En vain je bois pour calmer mes alarmes
Et pour chasser l'amour qui m'a surpris:
Ce sont des armes

Pour mon Iris.

Le vin me fait oublier ses mépris,

Et m'entretient seulement de ses charmes.

Un autre :

J'ai passé la saison de plaire,

Il faut renoncer aux amours :

Tendres plaisirs qui faites les beaux jours,

Vous seuls rendez heureux, mais vous ne durez guère.
Bacchus, de mes regrets ne sois point en courroux;
Regarde l'Amour qui s'envole.

Quel triomphe pour toi, si ton jus me console
De la perte d'un bien si doux!

Un autre plus passionné :

Venge-moi d'une ingrate maîtresse,
Dieu du vin, j'implore ton ivresse ;
Un amant se sauve entre tes bras.
Hàte-toi, j'aime encor, le temps presse ;
C'en est fait, si je vois ses appas.
Que d'attraits! ô dieux! qu'elle était belle!
Vole, Amour, vole après elle,

Et ramène avec toi l'infidèle.

C'est en général la philosophie d'Anacréon renouvelée et mise en chant.
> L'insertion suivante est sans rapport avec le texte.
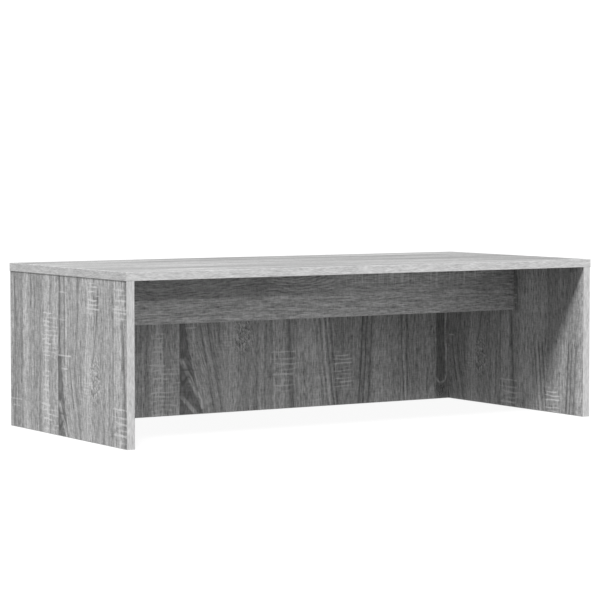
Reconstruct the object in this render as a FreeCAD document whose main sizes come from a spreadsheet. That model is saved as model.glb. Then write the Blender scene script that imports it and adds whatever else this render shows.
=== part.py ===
import FreeCAD, Part
import os
import re

import Sketcher

# Monitor riser stand: a low desk-top shelf of faced chipboard that lies flat in its box and is
# put together with cam locks, cam bolts and dowels. All sizes are in millimetres.
#
# Row frame: +Z up, +X to the right seen from the front, the open front at -Y.
# Origin: the middle of the footprint, on the surface that the stand rests on.

SHEET = "Dimensions"

# Alias, value and meaning of every driving dimension.
DIMENSIONS = [
    ("stand_length", 1000, "overall length, X"),
    ("stand_depth", 450, "overall depth, Y"),
    ("stand_height", 300, "overall height, Z"),
    ("board_thickness", 15, "every board"),
    ("side_inset", 1, "overhang of the top past the outer face of each side"),
    ("rail_height", 92, "rail under the top"),
    ("band_thickness", 1, "edge bands"),
    ("band_rounding", 0.6, "radius of a band's two outer long edges"),
    ("cam_bore_diameter", 15, "bore for a cam lock"),
    ("cam_bore_depth", 12.5, "bore for a cam lock"),
    ("cam_setback", 34, "from the joint between two boards to a cam's axis"),
    ("bolt_bore_diameter", 8, "bore in a board's edge that lets a cam bolt reach its cam"),
    ("pilot_diameter", 5, "bore that a cam bolt screws into"),
    ("pilot_depth", 11, "bore that a cam bolt screws into"),
    ("dowel_bore_diameter", 8, "both bores of a dowel"),
    ("dowel_face_bore", 11, "depth of a dowel's bore in a board's face"),
    ("dowel_edge_bore", 21, "depth of a dowel's bore in a board's edge"),
    ("side_cam_front", 40, "Y of the front cam of a side"),
    ("side_cam_rear", 175, "Y of the rear cam of a side"),
    ("side_dowel_front", 180, "the front dowel of a side is this far in front of the middle"),
    ("side_dowel_rear", 80, "the next dowel of a side is this far in front of the middle"),
    ("back_cam_low", 60, "height of the lower cam at each end of the back"),
    ("back_cam_high", 220, "height of the upper cam at each end of the back"),
    ("back_dowel_level", 140, "height of the dowel at each end of the back"),
    ("back_top_cam", 300, "X of the cams that hold the top to the back"),
    ("back_top_dowel", 150, "X of the dowels between top and back"),
    ("rail_end_cam", 60, "from the underside of the top to the cam at each end of the rail"),
    ("rail_end_dowel", 30, "from the underside of the top to the dowel at each end of the rail"),
    ("rail_top_cam", 250, "X of the cams that hold the top to the rail"),
    ("rail_top_dowel", 350, "X of the dowels between top and rail"),
    ("cam_radius", 7.45, "cam lock"),
    ("cam_height", 12, "cam lock"),
    ("cam_chamfer", 0.3, "both rims of a cam lock"),
    ("cam_sink", 0.2, "a cam's face lies this far under the board's face"),
    ("cavity_radius", 4.8, "hollow that holds the bolt's head"),
    ("cavity_offset", 0.5, "its eccentricity, away from the bolt when locked"),
    ("cavity_half", 3.4, "half its height"),
    ("neck_slot_half", 2.2, "half the width of the slot that the bolt's neck runs in"),
    ("entry_radius", 3.45, "hole that the bolt's head enters through when unlocked"),
    ("cross_half_length", 3.25, "driver recess of a cam"),
    ("cross_half_width", 0.7, "driver recess of a cam"),
    ("cross_depth", 2.5, "driver recess of a cam"),
    ("arrow_tip", 6.6, "arrow on a cam's face: its point's distance from the axis"),
    ("arrow_base", 4.7, "arrow on a cam's face: its base's distance from the axis"),
    ("arrow_half_width", 1.3, "arrow on a cam's face"),
    ("arrow_depth", 0.4, "arrow on a cam's face"),
    ("thread_length", 10.8, "threaded end of a cam bolt"),
    ("thread_core", 2.3, "radius"),
    ("thread_crest", 3.15, "radius"),
    ("thread_pitch", 2.1, "one thread"),
    ("collar_radius", 3.7, "collar that stops a cam bolt at the board's face"),
    ("collar_height", 2.5, "collar of a cam bolt"),
    ("shaft_radius", 3, "cam bolt"),
    ("shaft_length", 25, "cam bolt, from the joint to its neck"),
    ("neck_radius", 2, "cam bolt"),
    ("head_radius", 3.25, "ball head of a cam bolt"),
    ("head_level", 33, "from the joint to the middle of the ball head"),
    ("head_cross_length", 1.7, "half length of the driver recess in the ball head"),
    ("head_cross_width", 0.4, "half width of the driver recess in the ball head"),
    ("head_cross_depth", 1.6, "driver recess in the ball head"),
    ("dowel_radius", 3.95, "fluted dowel"),
    ("dowel_in_face", 10, "part of a dowel in the board's face"),
    ("dowel_in_edge", 20, "part of a dowel in the other board's edge"),
    ("dowel_chamfer", 0.8, "both ends of a dowel"),
    ("flute_radius", 0.6, "cutter that makes a flute"),
    ("flute_depth", 0.25, "flutes of a dowel"),
    ("flute_count", 14, "flutes round a dowel"),
]

# Lengths that follow from the driving dimensions, as expressions.
INNER_HALF = "(stand_length / 2 - side_inset - board_thickness)"
SIDE_MIDDLE = f"({INNER_HALF} + board_thickness / 2)"
HALF_LENGTH = "(stand_length / 2)"
HALF_DEPTH = "(stand_depth / 2)"
HALF_BOARD = "(board_thickness / 2)"
UNDER_TOP = "(stand_height - board_thickness)"
BACK_MIDDLE = f"({HALF_DEPTH} - {HALF_BOARD})"
CAM_LEVEL = f"({UNDER_TOP} - cam_setback)"
END_CAM = f"({INNER_HALF} - cam_setback)"
BOLT_LEVEL = f"({HALF_BOARD} - cam_sink)"
THREADS = 5
FULL_TURN = 360

X = FreeCAD.Vector(1, 0, 0)
Y = FreeCAD.Vector(0, 1, 0)
Z = FreeCAD.Vector(0, 0, 1)
DOWN = FreeCAD.Rotation(X, 180)
TO_RIGHT = FreeCAD.Rotation(Y, 90)
TO_LEFT = FreeCAD.Rotation(Y, -90)

doc = FreeCAD.newDocument("monitor_riser_stand")
sheet = doc.addObject("Spreadsheet::Sheet", SHEET)
sub_parts = []


# ---------------------------------------------------------------- the sheet and its expressions

def fill_sheet():
    """One row for each driving dimension: its name, its value and what it means."""
    for row, (alias, size, meaning) in enumerate(DIMENSIONS, start=1):
        sheet.set(f"A{row}", alias)
        sheet.set(f"B{row}", str(size))
        sheet.setAlias(f"B{row}", alias)
        sheet.set(f"C{row}", meaning)
    doc.recompute()


def with_sheet(expression):
    """The expression with the sheet's name put before each alias."""
    return re.sub(r"[a-z_]{2,}", lambda word: f"{SHEET}.{word.group()}", expression)


def value(expression):
    """What an expression comes to now."""
    return float(sheet.evalExpression(with_sheet(expression)))


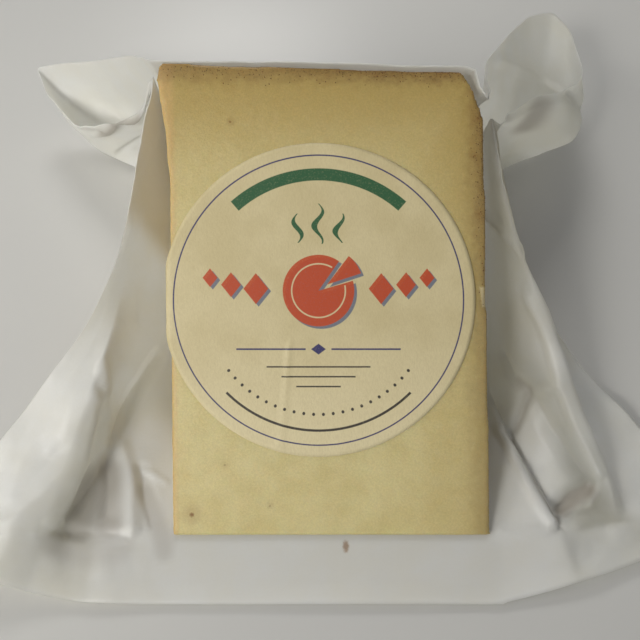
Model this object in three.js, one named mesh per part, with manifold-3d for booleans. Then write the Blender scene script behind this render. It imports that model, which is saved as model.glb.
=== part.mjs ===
// Smoked farmhouse cheese: a wedge cut from a small pressed wheel, with a round paper label on
// its upper cut face, lying on its lower cut face in its own opened waxed paper.
// Millimetres, +Z up. While the pieces are made, x runs across the wedge from flat to flat,
// y from the wedge's tip to its rind, and the paper lies on z = 0. The group is moved at the
// end, so that the origin is under the middle of the whole, on the surface that it stands on.

import * as THREE from 'three';
import { mergeVertices } from 'three/addons/utils/BufferGeometryUtils.js';
import Module from 'manifold-3d';

const wasm = await Module();
wasm.setup();

// Gaps and thicknesses
const gap = 0.3; // between two pieces that touch
const weld = 1e-4; // points nearer than this are one
const paperThickness = 0.5;
const labelThickness = 0.2;

// The wheel that the wedge is cut from, and the wedge
const wheelRadius = 96.3;
const rimTaper = 1.8; // the rim is this much smaller on the right
const leftFlat = -32.6; // the two flats, measured at the wheel's axis
const rightFlat = 32.8;
const rightLean = 2.4; // the right flat leans in by this much towards the rim
const lipOut = 2.3; // the left flat turns out into a lip at the rim
const lipLength = 12;
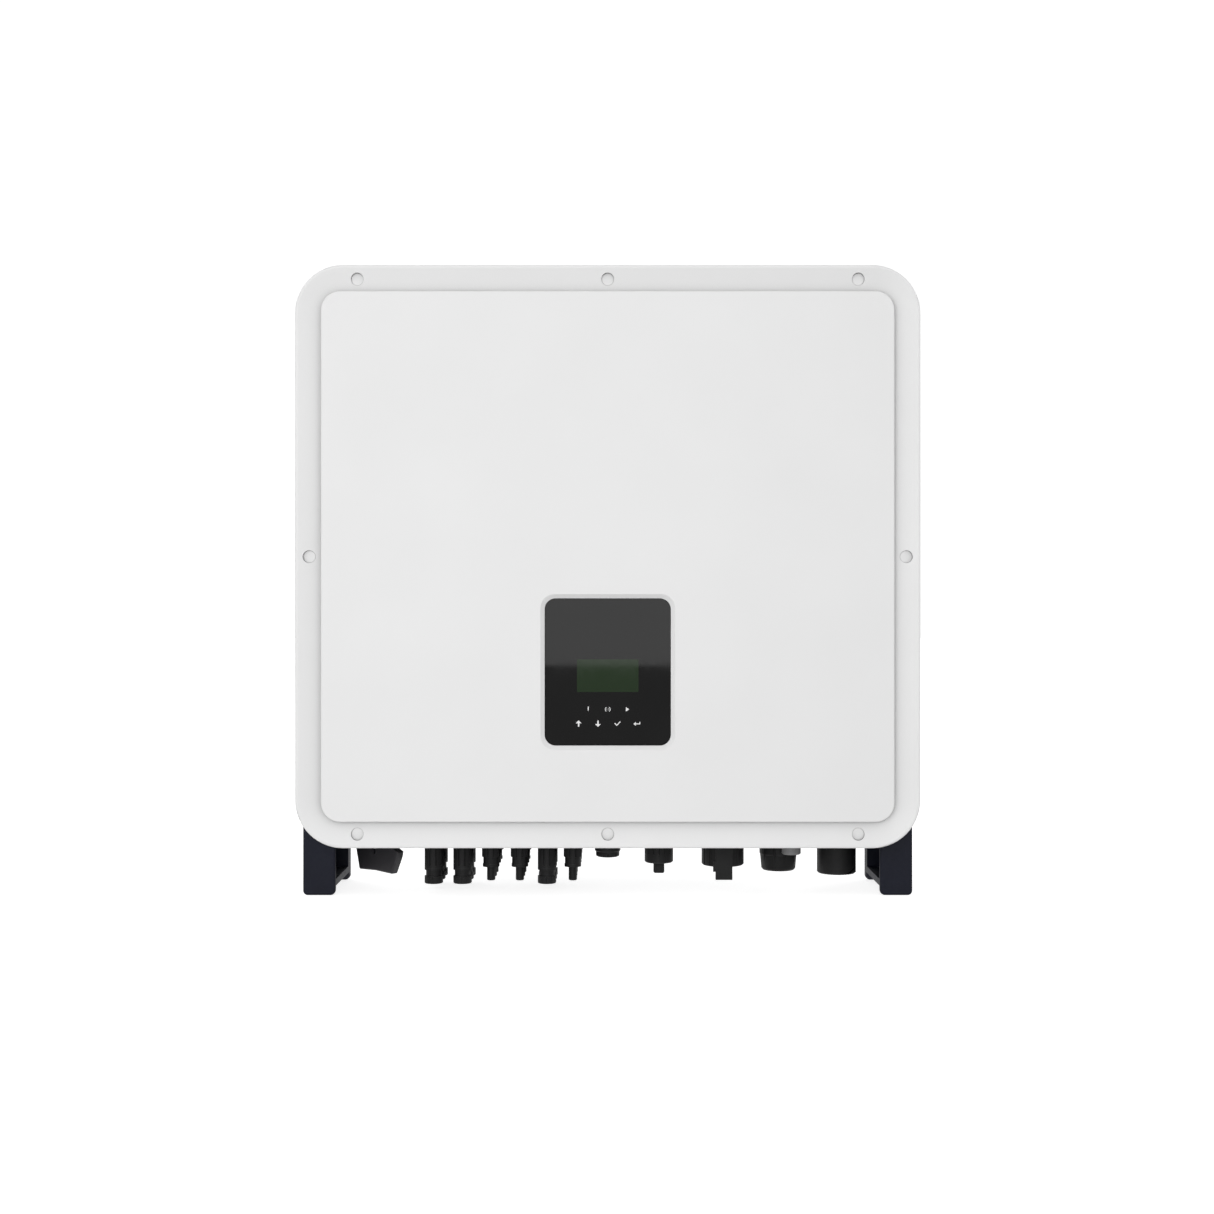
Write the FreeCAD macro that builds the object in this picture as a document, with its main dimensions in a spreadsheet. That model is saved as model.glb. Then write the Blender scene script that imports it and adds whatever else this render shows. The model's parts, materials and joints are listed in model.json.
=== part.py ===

L'amour du vin et de la table est commun à tous les états; c'est donc quelquefois les mœurs et le langage du peuple de la ville ou de la campagne qu'on a imités dans les chansons à boire. comme dans celle-ci :

Parbleu, cousin, je suis en grand souci !

Catin me dit que j'aime tant à boire,
Qu'elle a bien de la peine à croire
Que je puisse l'aimer aussi;

Qu'il faut choisir du vin ou d'elle.
Comment sortir d'un si grand embarras?
Déja le vin, je ne le quitte pas;

Et la quitter! elle est, ma foi, trop belle.

Dufréni en a fait une, où un buveur s'enivre en pleurant la mort de sa femme. Le son des bouteilles et des verres lui rappelle celui des cloches. Hélas! dit-il à ses amis :

Il me souvient toujours qu'hier ma femme est morte.
Le temps n'affaiblit point une douleur si forte.
Elle redouble à ce lugubre son :

Bin bon.

Voudriez-vous de ce jambon?

Il est bin bon, etc.

Dans une chanson du même genre, un buveur ivre, en rentrant chez lui, croit voir sa femme double, et s'écrie: ô ciel!

Je n'avais qu'une femme, et j'étais malheureux :
Par quel forfait épouvantable

Ai-je donc mérité que vous m'en donniez deux?